In a supply-constrained market like Orange County — where housing demand is driven by lifestyle, location, and limited inventory — the long-term fundamentals remain unchanged.
What Buyers Should Know
If you plan to purchase a home through an LLC or trust using cash, you may be asked to provide additional identifying information during the closing process. This does not prevent the transaction from moving forward but ensures the beneficial owners behind the purchasing entity are properly documented.
Most buyers working with experienced escrow and title professionals will find that the process remains smooth and straightforward.
What Sellers Should Know
For sellers, the rule is unlikely to change much about the selling process itself. However, if you receive an offer from an entity buyer purchasing the property without financing, the escrow company may collect additional documentation during closing to comply with reporting requirements.
These steps occur primarily behind the scenes and should not affect the timeline of a typical transaction.
What Investors Should Know
Real estate investors who commonly purchase property through LLCs should be aware that beneficial ownership information may now be reported in certain transactions. While entity ownership structures remain completely legal and widely used, transparency requirements are increasing across several areas of financial regulation.
Many investors are already familiar with similar reporting requirements through the Corporate Transparency Act, which also focuses on beneficial ownership disclosure.
The Bottom Line
The FinCEN Residential Real Estate Rule represents an effort to bring greater transparency to residential real estate transactions conducted through entities and without financing. While it introduces additional reporting requirements, it does not fundamentally change how buyers, sellers, or investors operate in markets like Orange County.

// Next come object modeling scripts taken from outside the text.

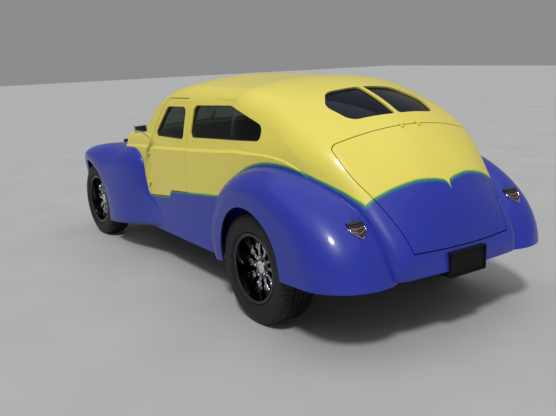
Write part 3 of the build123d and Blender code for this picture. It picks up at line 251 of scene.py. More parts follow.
def one_colour_paint(name, colour, arch_shade=False):
    """Gloss paint in one colour, with faint clouding and orange peel; a panel given painted shade is black,
    without coat, on faces turned in to its wheel arch and on faces turned down.
    """
    made, tree, shader, place = base(name, **PAINT)
    stops = ((0.3, shade(colour, 0.94)), (0.7, shade(colour, 1.06)))
    colours = ramp(tree, spots(tree, place, 2.2, 2.0), stops)
    # Painted shade: faces turned in to the wheel arch or turned down are black, with no coat
    if arch_shade:
        normal = tree.nodes.new("ShaderNodeNewGeometry").outputs["True Normal"]
        normal_x, normal_y, normal_z = parts_of(tree, normal)
        x, y, z = parts_of(tree, place)
        outward = calc(tree, "MULTIPLY", normal_y, calc(tree, "SIGN", y))
        front_half = calc(tree, "GREATER_THAN", x, 0.0)
        ahead = calc(tree, "SUBTRACT", x, calc(tree, "MULTIPLY_ADD", front_half, WHEELBASE, AXLE_X))
        above = calc(tree, "SUBTRACT", z, ARCH_HEIGHT)
        radial = calc(tree, "MULTIPLY_ADD", ahead, normal_x, calc(tree, "MULTIPLY", above, normal_z))
        facing = calc(tree, "MULTIPLY_ADD", radial, 4.0, outward)
        inward = calc(tree, "LESS_THAN", facing, -0.25)
        inside = calc(tree, "MAXIMUM", inward, calc(tree, "LESS_THAN", normal_z, -0.7))
        mixed = tree.nodes.new("ShaderNodeMix")
        mixed.data_type = "RGBA"
        tree.links.new(inside, mixed.inputs[0])
        tree.links.new(colours, mixed.inputs[6])
        mixed.inputs[7].default_value = (*ARCH_SHADE_BLACK, 1)
        colours = mixed.outputs[2]
        coat = calc(tree, "MULTIPLY_ADD", inside, -PAINT_COAT, PAINT_COAT)
        socket(tree, shader.inputs["Coat Weight"], coat)
        gloss = calc(tree, "MULTIPLY_ADD", inside, 0.4, PAINT_ROUGHNESS)
        socket(tree, shader.inputs["Roughness"], gloss)
    socket(tree, shader.inputs["Base Color"], colours)
    bumped(tree, shader, spots(tree, place, 260.0, 1.0), 0.04, 0.0004)
    return made


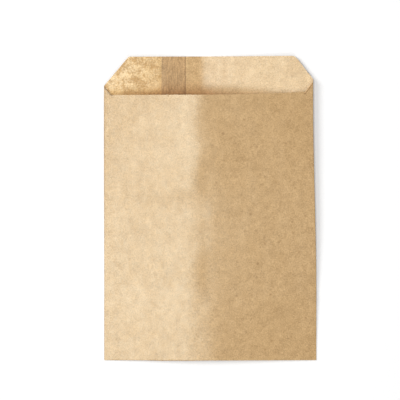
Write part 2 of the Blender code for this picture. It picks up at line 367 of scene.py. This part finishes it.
def folding_tree():
    """A node group that folds the flat sheet into the bag as it lies, a little open."""
    tree = bpy.data.node_groups.new("fold_the_bag", "GeometryNodeTree")
    tree.interface.new_socket("Geometry", in_out="INPUT", socket_type="NodeSocketGeometry")
    for name in FOLDING:
        tree.interface.new_socket(name, in_out="INPUT", socket_type="NodeSocketFloat")
    tree.interface.new_socket("Paper", in_out="INPUT", socket_type="NodeSocketMaterial")
    tree.interface.new_socket("Geometry", in_out="OUTPUT", socket_type="NodeSocketGeometry")
    take = tree.nodes.new("NodeGroupInput").outputs
    soft_ramp = soft_ramp_tree()

    def fact(name):
        node = wire(tree, "GeometryNodeInputNamedAttribute", {"Name": name}, data_type="FLOAT")
        return node.outputs["Attribute"]

    def add(a, b):
        return calculate(tree, "ADD", a, b)

    def less(a, b):
        return calculate(tree, "SUBTRACT", a, b)

    def times(a, b):
        return calculate(tree, "MULTIPLY", a, b)

    def over(a, b):
        return calculate(tree, "DIVIDE", a, b)

    def mix(share, a, b):
        return add(a, times(share, less(b, a)))

    def ramp(distance, rounding):
        values = {"Distance": distance, "Rounding": rounding}
        return wire(tree, "GeometryNodeGroup", values, node_tree=soft_ramp).outputs["Ramp"]

    def noise(length, seed):
        place = wire(tree, "ShaderNodeCombineXYZ", {"X": across, "Y": along, "Z": 0.0}).outputs[0]
        values = {0: place, "Scale": over(1.0, length)}
        scaled = wire(tree, "ShaderNodeVectorMath", values, operation="SCALE").outputs[0]
        values = {"Vector": scaled, "W": seed, "Scale": 1.0, "Detail": 1.0, "Roughness": WAVE_ROUGHNESS}
        node = wire(tree, "ShaderNodeTexNoise", values, noise_dimensions="4D")
        return less(node.outputs[0], 0.5)

    across = fact("across")
    along = fact("along")
    rise = fact("rise")
    opens = fact("opens")
    half = times(take["Bag Width"], 0.5)
    share = over(add(across, half), take["Bag Width"])
    glued_end = take["Glued Length"]
    opened = between(tree, along, glued_end, add(glued_end, take["Open Length"]))

    wander = wire(tree, "ShaderNodeFloatCurve", {"Value": over(along, FRONT_HEIGHT)})
    curve = wander.mapping.curves[0]
    for i, (place, shift) in enumerate(RIDGE_WANDER):
        point = (place, 0.5 + shift / (2 * WANDER_REACH))
        if i < 2:
            curve.points[i].location = point
        else:
            curve.points.new(*point)
    wander.mapping.update()
    ridge = times(less(wander.outputs[0], 0.5), 2 * WANDER_REACH)
    from_ridge = less(across, ridge)
    on_right = calculate(tree, "GREATER_THAN", from_ridge, 0.0)
    reach = add(half, times(ridge, less(1.0, times(on_right, 2.0))))
    rounding = take["Ridge Rounding"]

    def arch(distance):
        squares = add(times(distance, distance), times(rounding, rounding))
        return less(calculate(tree, "SQRT", squares), rounding)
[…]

For most legitimate transactions, the process will remain largely the same — with a few additional compliance steps handled by escrow or settlement professionals.
If you are considering buying, selling, or investing in Orange County and have questions about how evolving regulations may affect your transaction, working with knowledgeable real estate and legal professionals can help ensure the process remains seamless.
Understanding changes in the market — whether economic, regulatory, or financial — allows buyers and sellers to make informed decisions with confidence.